Understandably, Pine Gate left secured lenders concerned that bankruptcy courts would, as a general rule, value their collateral security at its lowest amount, while allowing debtors to retain ownership and all opportunity for appreciation in property value. Congress sought to remedy this problem with section 1111(b) of the Bankruptcy Code, pursuant to which (as discussed above) non-recourse undersecured creditors may elect to have their claims treated as fully secured up to the full amount of the allowed claim, not the value of the underlying collateral. Importantly, this election is not available in certain specific situations – namely, in the event of a sale of the creditor’s collateral under section 363(b) of the Bankruptcy Code or pursuant to a chapter 11 plan. Logically, however, secured creditors whose collateral is proposed to be sold under either one of the foregoing do not need the protection of section 1111(b) of the Bankruptcy Code as, under those circumstances, secured creditors are protected by the right to credit bid up to the full amount of their allowed claims at the sale.16

The District Court’s decision does not address the broader statutory scheme that Congress put into place following Pine Gate to protect secured creditors. However, the court also does not consider how section 1111(b) would be observed in a plan that sold the assets at issue for less than the full face amount.

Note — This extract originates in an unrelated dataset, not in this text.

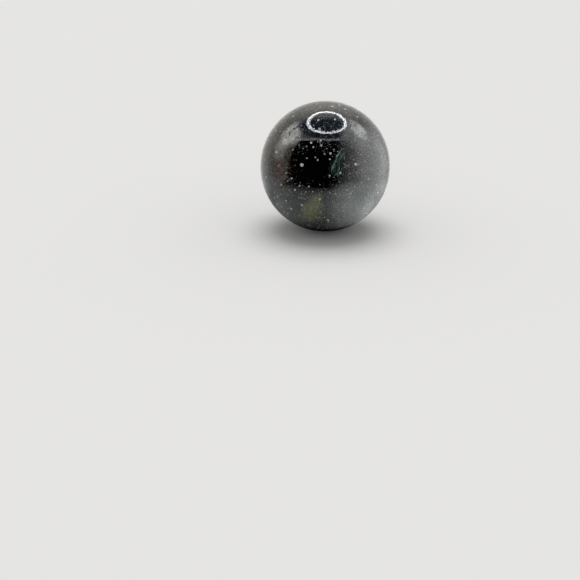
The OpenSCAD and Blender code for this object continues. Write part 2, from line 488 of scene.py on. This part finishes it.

The conflicting decisions in Philadelphia Newspapers go to the heart of a secured creditor’s ability to safeguard its collateral and protect its economic interests in a borrower’s chapter 11 case, and implicates fundamental statutory protections for secured creditors in bankruptcy proceedings. In deciding whether a secured creditor may credit bid its claims in the context of a sale under a plan, the Third Circuit is expected to establish important precedent in this critical area of bankruptcy jurisprudence. Secured lenders should track closely how the Third Circuit resolves this issue.